Cette sinistre omission fut rapidement suivie, vingt-sept jours plus tard, par la conclusion du Traité de Protectorat du Japon sur la Corée. Il ne faut pas oublier de remarquer que cette transaction est sans exemple dans l’histoire du Monde civilisé. (Voir la relation de ce crime dans « Tragedy of Korea » par MacKenzie et « Passing of Korea » par Homer B. Hulbert).

Le Traité de Portsmouth était à peine signé que le Marquis Ito arrivait en Corée et immédiatement prenait vis-à-vis des Coréens des Mesures de Conduite, de Protection et de Contrôle.

Ito, surnommé le « Bismarck du Japon », remplit les rues de Séoul de soldats Japonais, cerna le Palais d’un cordon de troupes et força l’infortuné Empereur et ses Ministres, sous la menace des baïonnettes, à signer le Traité de Séoul. Malgré tout cet appareil coercitif, le Traité ne fut signé ni par le Premier Ministre, ni par le Ministre des Affaires Étrangères Coréens. Ce Traité était donc nul, attendu qu’il n’était pas scellé non plus du Grand Sceau du Conseil d’État ni de celui du Ministère des Affaires Étrangères. Même sous la menace de la force, on ne put jamais trouver le Grand Sceau, et celui du Ministère des Affaires Étrangères fut, par un geste de désespoir, jeté dans un étang au moment ou le Ministre était conduit, sous escorte armée, par les Japonais à la Chambre du Conseil.

L’histoire de la Corée, durant ces cinq années de Protectorat, constitue un record d’actes frauduleux et de terrorisme qui ne se peut concevoir que d’un peuple comme le Japon, dont l’esprit est tout moyenageux, mais dont les méthodes sont toutes prussiennes dans leur cruauté et leur efficacité. C’est tout le raffinement de la barbarie mis en œuvre avec les procédés scientifiques modernes, pour faire périr lentement mais sûrement une Nation toute entière !

VII


L’Annexion de la Corée.

La Corée succomba rapidement, du reste. Pour employer les expressions. d’un écrivain français « le Japon couronnait son œuvre en Corée » par le Traité de Séoul du 22 Août 1910, qui annexait purement et simplement cet ancien Royaume florissant avec sa population de plus de 15 millions d’individus.

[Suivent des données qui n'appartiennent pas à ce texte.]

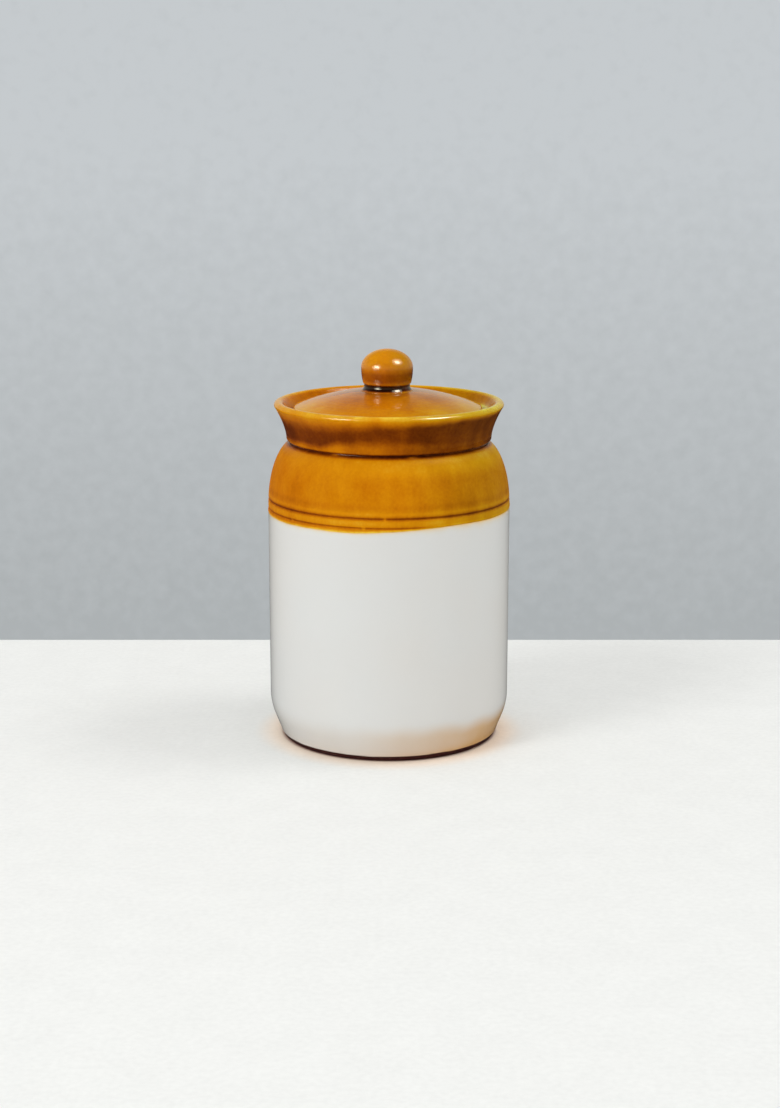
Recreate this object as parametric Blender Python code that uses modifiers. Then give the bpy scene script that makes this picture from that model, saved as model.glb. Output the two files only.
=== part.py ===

Le peuple Coréen, la Nation toute entière n’ont jamais cessé de protester et protestent encore contre cette suppression de la Souveraineté Coréenne, contre l’annexion et la transformation de leur Patrie en une simple province Japonaise !

VIII


Japonisation et Prussianisation.

Cette protestation n’est pas seulement fondée sur la destruction par la force des libertés des Coréens, mais encore sur l’application farouche en Corée, par les Japonais, des méthodes pratiquées par le tsarisme en Finlande et en Pologne-Russe, et par les Allemands, professeurs du Japon du reste, à Posen, au Schleswig-Holstein, et en Alsace-Lorraine, aussi bien que celles qui ont été exercées par le Turc en Arménie !

La politique de cruauté employée pour la prussianisation des Polonais à Posen, des Danois au Schleswig et des Français en Alsace-Lorraine a été dépassée, surpassée par celle appliquée pour la Japonisation de la Corée !

Quoique l’instinct fondamental humain et les barrières géographiques s’opposent a son œuvre en Corée, le Japon est résolu à faire de ce pays, non seulement de nom, mais de fait, une province japonaise. Le Japon tente, par tous les moyens, d’y arriver en détruisant les racines les plus profondes du patriotisme coréen, telles que : l’amour du sol (propriété), la langue nationale et l’histoire du pays. Il contrôle de même très étroitement l’Éducation et la Richesse, ces deux forces qui pourraient paralyser et même détruire tout ce qu’il organise pour étouffer le patriotisme coréen.